Karikatürde ayrıca İsrail ordusu tarafından bombalanan bir binanın enkazı altında kalan bir kişinin eli de resmedilmiş.
Burada nasıl bir ruh hali söz konusu ki, Gazete bu karikatürü, tam bir keyifle yayınlıyor. Aslında bu Gazete, yayınladığı bu karikatürle “Ey İsrail, çok iyi yapıyorsun; nasıl olsa gücün var, istediğin kadar işgal et, güçlü olduğuna göre haklısın” demeye getiriyor.
Nasyonal Sosyalizmle Siyonizm Kıyaslaması.
Burada bir hususa daha temas etmek istiyorum.

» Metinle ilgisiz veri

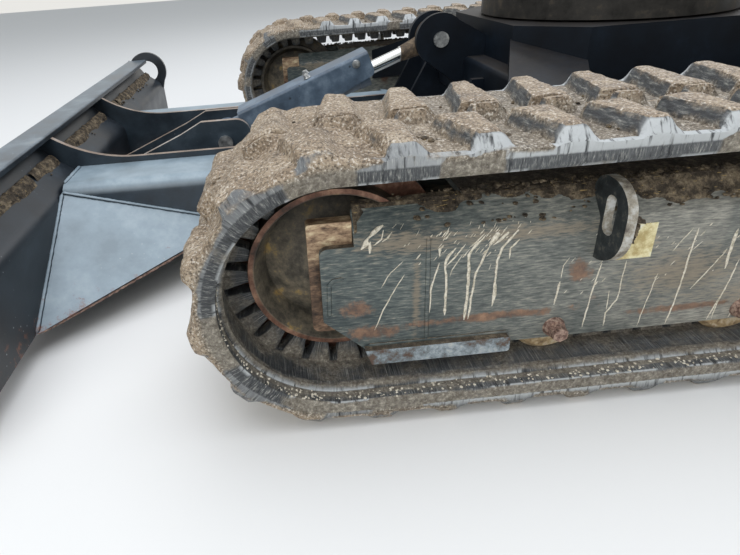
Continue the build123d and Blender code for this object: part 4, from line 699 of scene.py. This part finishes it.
rows = [(y, 0, 0, 0, True) for y in TREAD_ROWS]
rows += [(-y, depth, guide, mud, False) for y, depth, guide, mud in INNER_ROWS]
rows += [(y, depth, guide, mud, False) for y, depth, guide, mud in reversed(INNER_ROWS)]
rows.append(rows[0])
for side, way in (("left", 1), ("right", -1)):
    bm = bmesh.new()
    bmesh.ops.create_grid(bm, x_segments=STATIONS, y_segments=len(rows) - 1, size=0.5)
    uv = bm.loops.layers.uv.new("belt")
    layers = [bm.verts.layers.float.new(name) for name in ("mud", "smear", "tip")]
    for face in bm.faces:
        for loop in face.loops:
            loop[uv].uv = ((loop.vert.co.x + 0.5) * LOOP, (loop.vert.co.y + 0.5) * (len(rows) - 1) * 0.01)
    for vert in bm.verts:
        station = round((vert.co.x + 0.5) * STATIONS)
        y, depth, guide, mud, tread = rows[round((vert.co.y + 0.5) * (len(rows) - 1))]
        odd = station % 2
        smear = tip = 0.0
        s = LUG_FIRST - 0.038 + station * LOOP / STATIONS
        if tread:
            out = abs(y)
            row = 1 if y < 20 else 0
            lug_s, height, angle, step = lug_step(station, row, out)
            if y >= 42 or y <= -3:
                s = s if out == HALF_W else lug_s
            else:
                inner = lug_step(station, 1, LUG_STARTS[1])[0]
                outer = lug_step(station, 0, LUG_STARTS[0])[0]
                s = inner + (outer - inner) * (y + LUG_STARTS[1]) / sum(LUG_STARTS)
            start = LUG_STARTS[row]
            if out < start:
                height = 0.0
            height *= 1 - 0.85 * clamp((out - LUG_END) / (HALF_W - LUG_END))
            spot = belt_place(s, BELT_OUT, y * 0.001) * 14 + Vector((0, 0, 9.1 * way))
            rough = noise.noise(spot)
            front = clamp((belt_place(s, BELT_OUT, 0).x - FRONT_FROM) / FRONT_OVER)
            edge = clamp((HALF_W - out) / 12)
            lumps = (0.0016 + 0.003 * front) * noise.noise(spot * 3.1) + 0.0013 * noise.noise(spot * 7.7)
            lumps -= 0.004 * front * height
            filling = (0.003 + 0.007 * front) * (1 - height) * (0.8 + rough) * edge
            lip = 0.002 * (1 - height) * clamp((out - 141) / 1.5)
            end = 0.07 * height * (out in (LUG_END, *LUG_STARTS, 42.5))   # rounded ends
            r = BELT_OUT + LUG_H * (height - end) + filling + lip + lumps * edge
            r = min(r, BELT_OUT + LUG_H)
            r += (BELT_OUT + LUG_H) * height * (1 / math.cos(angle) - 1)
            flank = clamp((out - 136) / 3) * clamp(height * 3)
            s += 0.0014 * noise.noise(spot * 5.3) * edge
            if out > 138:
                y -= math.copysign(0.6 * odd * (1 - 0.5 * edge), y)
            else:
                y += 1.6 * noise.noise(spot * 4.9 + Vector((5, 0, 0)))
            full = clamp(height * 4 - 3)
            lead = (0.7, 1.0, 0.75)[step] if step < 3 else 0.6 * clamp(4 * height * (1 - height))
            lead *= (height > 0 or step == 0) and out > start
            bare = max(flank, clamp((out - 141) / 1.5))
            mud = 1 - 0.85 * bare - (0.86 - 0.42 * front) * lead
            sunk = clamp((-belt_place(s, 1, 0).z - 0.6) / 0.3)
            patch = noise.noise(Vector((s * 6, out * 0.02, 7 + way)))
            mud += 0.5 * bare * clamp(patch * 4 - 0.2 + 0.9 * front) + 0.45 * bare * max(sunk, 0.8 * front)
            smear = max(bare * (1 - max(0.75 * sunk, 0.75 * front)), 0.08 * lead)
            tip = clamp(full + (0.8 if out in (42.5, 3.5) else 0.0) + 0.25 + front)
        else:
            r = BELT_OUT - depth * 0.001
            along = (s - LUG_FIRST) % PITCH / PITCH
            if guide:
                r -= GUIDE_H * clamp(min(along, 1 - along) * PITCH / 0.006 - 1.0)
            if abs(y) > 149.5:
                y -= math.copysign(0.7 * odd, y)
            low = clamp((-belt_place(s, 1, 0).z - 0.8) / 0.15)
            blob = noise.noise(Vector((s * 9, 0, 3 + way)))
            front = clamp((belt_place(s, BELT_OUT, 0).x - FRONT_FROM) / FRONT_OVER)
            if abs(y) > 145.5:
                mud += clamp(blob * 6 - 1.6 + 1.7 * front)
                mud += 0.75 * low * (7 < depth < 24) * clamp(0.9 + 2 * blob)
            # pale along the side near the lugs, a line that is partly dried smear and partly a painted
            # highlight along that corner, and pale along its inner corner and beside the rollers' path
            pale = depth == 7 or (145.5 < abs(y) < 149 and blob > -0.1)
            pale = pale or (123 < abs(y) < 125 and blob < 0.15)
            smear = 0.9 - 0.6 * front * (depth == 7) if pale else 0.12 - 0.08 * front
        for layer, value in zip(layers, (mud, smear, tip)):
            vert[layer] = value
        vert.co = belt_place(s, r, y * 0.001 * way) + Vector((0, TRACK_Y * way, AXLE_Z))
    bmesh.ops.remove_doubles(bm, verts=bm.verts, dist=0.00002)
    belt = finished("rubber_track_" + side, bm, rubber, "lower_frame")
    belt.data.set_sharp_from_angle(angle=math.radians(42))
    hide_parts("track_" + side)
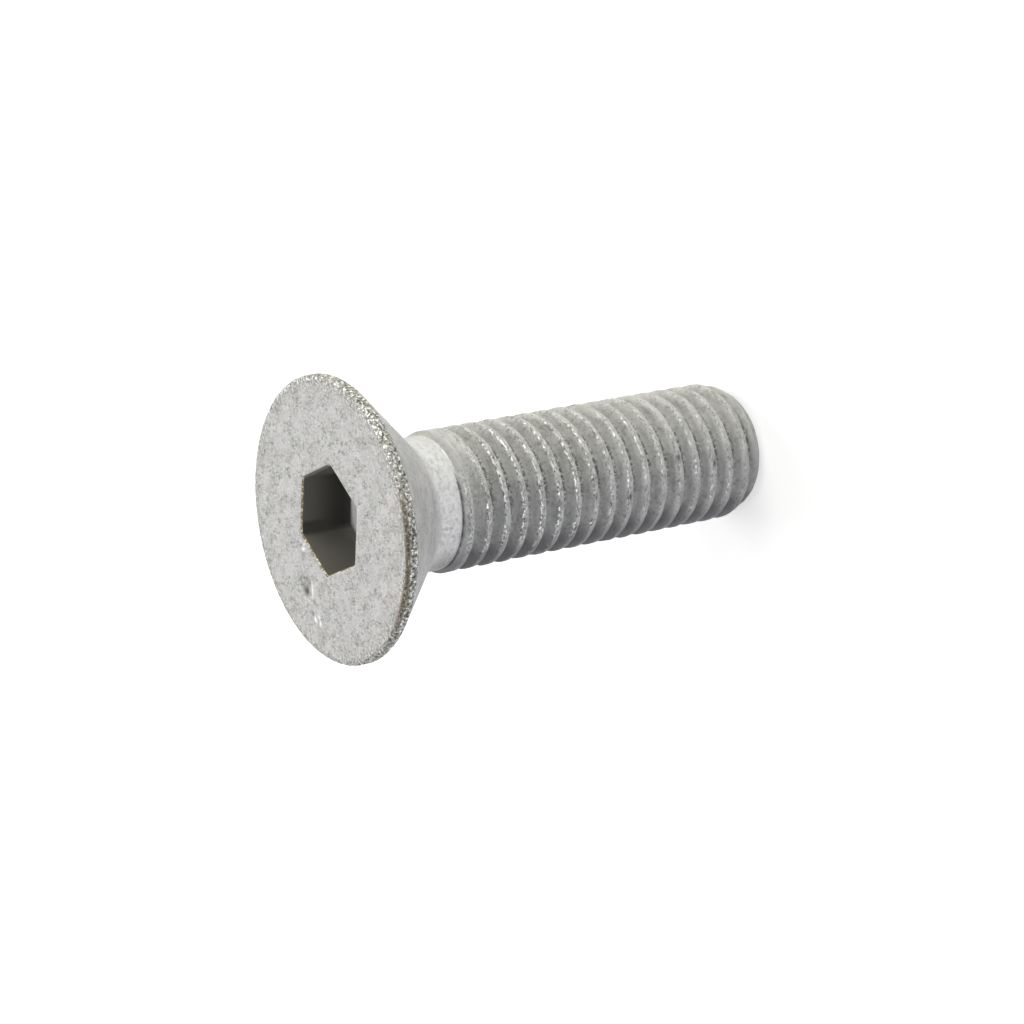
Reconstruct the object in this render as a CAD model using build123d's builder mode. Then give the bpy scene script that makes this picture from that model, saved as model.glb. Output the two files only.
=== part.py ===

Nasyonal sosyalizm, Almanya’da Hitler’nin tatbik ettiği soykırımcı uygulamalara meşruiyet sağlayan bir felsefedir. Bu felsefeye göre, Alman’lar “âri, üstün ırk”tır, diğer insanlar ise yönetilmeye mahkûm insan ırklarıdır. Yani tüm insanlar ikiye ayrılıyor, üstün ırka mensup olan insanlar, yönetilmeye mahkûm olan insan ırkları.
İsrail’in katliamcı politikalarında esas alınan Siyonizm’de ise, kendilerine düşman olanlar yok edilmeye mahkûm hayvanımsı varlıklardır. Yani insan bile değiller. Onun için, İsrailli katliamcı güçler, bebeleri, yaşlıları, savunmasız, silahsız masum kadınları bile terörist, hayvanımsı varlıklar olarak görerek, acımasızca katliamlar yapıyorlar.
Bu vesileyle, Siyonizm, insanlık açısından Nasyonal sosyalizmden daha tehlikeli, vahşi, canavarca ve katliamcıdır.
Bu katliamların yapılması, canavarca bir zihniyeti, tutumu, vahşeti temsil ettiği gibi, bunların destekçileri de en az Siyonist politikaları tatbik edenler kadar, vahşi ve canavarca ruha, tutum ve zihniyete sahiptirler.
Daha somut olarak ifade etmek gerekirse, bu katliamlardan, katil Siyonist Netenyahu kadar, onun mutlak destekçileri ABD Başkanı Biden, Fransız Cumhurbaşkanı Macron ve diğer Batılı devlet ve hükümet başkanları ve yöneticileri ile bu katliama destek veren tüm kişi ve kuruluşlar da sorumludurlar. Bunlar, vicdanları kömürleşmiş, kendi menfaatleri için yok etmeyecekleri hiçbir şey olmayan kişi ve kuruluşlardır.
İnsanlığın kurtuluşu, bu canavarlığın terk edilmesine bağlıdır. Bu küresel düzen içinde, adaletin, barışın sağlanması imkânsızdır. Bu canavarlaşmış medeniyetin temsilcilerinin insan haklarından söz etmesinin, bir katilin haklı olduğundan bahsetmesinden bir farkı yoktur.